Goal of the exercise: Please output the lines shown below exactly as they appear.

Data section:
[start]
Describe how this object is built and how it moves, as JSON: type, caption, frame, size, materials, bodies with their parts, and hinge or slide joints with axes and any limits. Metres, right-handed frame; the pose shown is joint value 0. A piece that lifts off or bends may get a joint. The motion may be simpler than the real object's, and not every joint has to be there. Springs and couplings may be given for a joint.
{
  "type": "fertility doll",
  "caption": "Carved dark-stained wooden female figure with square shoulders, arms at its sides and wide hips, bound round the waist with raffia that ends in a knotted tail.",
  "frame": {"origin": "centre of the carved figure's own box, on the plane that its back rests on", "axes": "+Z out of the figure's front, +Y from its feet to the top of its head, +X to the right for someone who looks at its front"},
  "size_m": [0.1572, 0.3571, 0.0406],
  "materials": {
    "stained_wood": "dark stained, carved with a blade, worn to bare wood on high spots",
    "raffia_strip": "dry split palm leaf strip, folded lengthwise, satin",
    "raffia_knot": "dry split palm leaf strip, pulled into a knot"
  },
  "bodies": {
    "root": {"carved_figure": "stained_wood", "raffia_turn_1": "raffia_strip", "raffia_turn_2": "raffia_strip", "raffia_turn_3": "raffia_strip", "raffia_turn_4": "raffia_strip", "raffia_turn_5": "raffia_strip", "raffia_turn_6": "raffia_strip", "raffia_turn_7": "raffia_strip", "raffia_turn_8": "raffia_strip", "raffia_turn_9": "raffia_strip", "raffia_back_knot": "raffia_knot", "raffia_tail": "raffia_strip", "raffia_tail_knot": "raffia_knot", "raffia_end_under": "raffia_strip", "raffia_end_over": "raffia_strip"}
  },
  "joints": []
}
[end]
Exercise response:
Describe how this object is built and how it moves, as JSON: type, caption, frame, size, materials, bodies with their parts, and hinge or slide joints with axes and any limits. Metres, right-handed frame; the pose shown is joint value 0. A piece that lifts off or bends may get a joint. The motion may be simpler than the real object's, and not every joint has to be there. Springs and couplings may be given for a joint.
{
  "type": "fertility doll",
  "caption": "Carved dark-stained wooden female figure with square shoulders, arms at its sides and wide hips, bound round the waist with raffia that ends in a knotted tail.",
  "frame": {"origin": "centre of the carved figure's own box, on the plane that its back rests on", "axes": "+Z out of the figure's front, +Y from its feet to the top of its head, +X to the right for someone who looks at its front"},
  "size_m": [0.1572, 0.3571, 0.0406],
  "materials": {
    "stained_wood": "dark stained, carved with a blade, worn to bare wood on high spots",
    "raffia_strip": "dry split palm leaf strip, folded lengthwise, satin",
    "raffia_knot": "dry split palm leaf strip, pulled into a knot"
  },
  "bodies": {
    "root": {"carved_figure": "stained_wood", "raffia_turn_1": "raffia_strip", "raffia_turn_2": "raffia_strip", "raffia_turn_3": "raffia_strip", "raffia_turn_4": "raffia_strip", "raffia_turn_5": "raffia_strip", "raffia_turn_6": "raffia_strip", "raffia_turn_7": "raffia_strip", "raffia_turn_8": "raffia_strip", "raffia_turn_9": "raffia_strip", "raffia_back_knot": "raffia_knot", "raffia_tail": "raffia_strip", "raffia_tail_knot": "raffia_knot", "raffia_end_under": "raffia_strip", "raffia_end_over": "raffia_strip"}
  },
  "joints": []
}